Novelist Johannes Lichtman doesn’t write about the CIA, or CIA-adjacent topics. So he found it a bit of a mystery when he was invited to speak to a writing group inside Langley. In this dispatch for The Paris Review, Lichtman recounts the strangeness of the experience, which starts in the parking lot. (Apparently parking at CIA headquarters is a headache, not just for visitors, but for the people who work there.) I do wish this essay went deeper, but given its subject matter, perhaps it can’t. Still, it’s enjoyable: Lichtman includes odd and funny details from the day (did you know, for instance, that Langley has a gift shop?), and captures the odd mundanity of this place on the surface. (It also scratches an itch I have, as I’m in the midst of bingeing shows like Person of Interest and The Diplomat.) Overall, the piece creates more questions than answers, which, after all, seems absolutely appropriate.
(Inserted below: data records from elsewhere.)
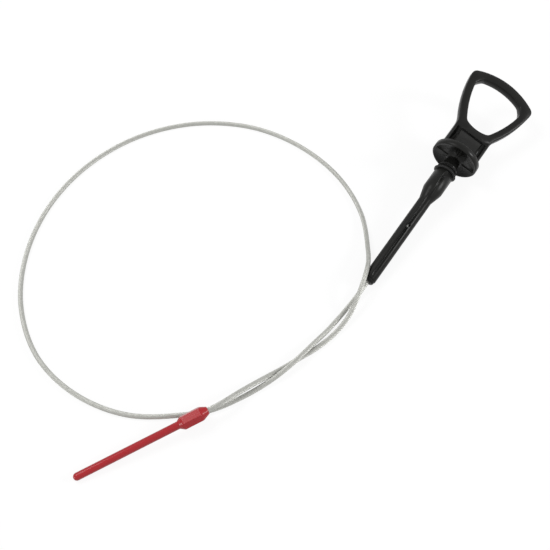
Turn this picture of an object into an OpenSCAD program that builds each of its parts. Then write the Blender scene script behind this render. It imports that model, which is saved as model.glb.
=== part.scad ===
// Flexible engine oil dipstick, lying flat with its cable in one wide loop.
// A moulded finger handle snaps on to a fluted rod, the rod holds a stranded steel cable,
// and the cable ends in a moulded measuring tip.

/* [Tube cap] */
// Outer diameter of the cap
cap_d = 35; // [32:1:44]
// Height of the cap's rim
rim_h = 5; // [4:0.5:7]
// Thickness of the cap's roof
roof_t = 3.9; // [1.6:0.1:4.2]
// Thickness of the rim's wall
rim_t = 1.6; // [1.4:0.1:3]
// Thickness of each rib under the cap
rib_t = 0.6; // [0.5:0.1:2]
// Number of ribs under the cap
rib_count = 4; // [4:1:12]
// Diameter of the hub that the rod enters
hub_d = 12; // [11:0.5:16]
// How far the hub stands out below the rim
hub_drop = 0.4; // [0.2:0.2:3]

/* [Finger bow] */
// From the middle of the cap's rim to the top of the bow
bow_reach = 75.3; // [72:0.1:82]
// Thickness of the bow, front to back
bow_t = 6.8; // [6:0.2:9]
// Width of the bow's side bars
bar_w = 6; // [4.4:0.2:6.8]
// Width of the bow's crown
crown_w = 6.8; // [5:0.2:8]
// Radius of the bow's outer corners
corner_r = 4.7; // [4:0.1:7]
// Radius that rounds the bow's edges
edge_r = 1.4; // [0.8:0.2:2]
// From the middle of the rim to the lower edge of the finger opening
opening_z = 27.6; // [26:0.2:30]

/* [Neck] */
// Width of the neck above the cap
neck_w = 29.3; // [26:0.1:31]
// Width of the raised panel on each face, and of the snap window
panel_w = 18; // [15:1:19]
// Thickness of the neck at the panels
panel_t = 11.6; // [11:0.2:14]
// Height of the snap window
window_h = 3.1; // [2.6:0.1:3.6]
// From the middle of the rim to the window's floor
window_z = 18.2; // [15:0.2:19]
// Width of the pocket on each side of a panel
pocket_w = 3.6; // [2.4:0.2:4]
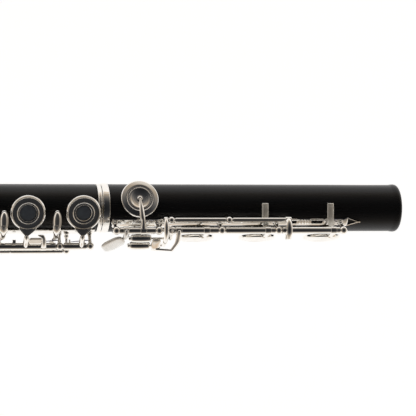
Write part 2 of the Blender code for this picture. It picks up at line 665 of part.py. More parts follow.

At first, we couldn’t find the conference room. Like me, Vivian wasn’t allowed to bring her phone into the main building, but even if she had, I don’t know who she would’ve called for directions. CIA officers generally don’t know their coworkers’ last names. (The Starbucks at Langley is the only Starbucks where baristas aren’t allowed to ask for your name.) So I am without photos or notes, but walking through the main building at Langley, is, in my memory, like walking through an airport terminal in a major metropolis, crossed with a hospital, crossed with an American mall, crossed with an Eastern European university. It’s big and gleaming and cold and brutal, all at once. There was a hall of presidential portraits with notes from commanders in chief to the Secret Service, all of them written in elegant fountain pen, except for Donald Trump’s, which was written in Sharpie and said “I’M SO PROUD OF YOU!”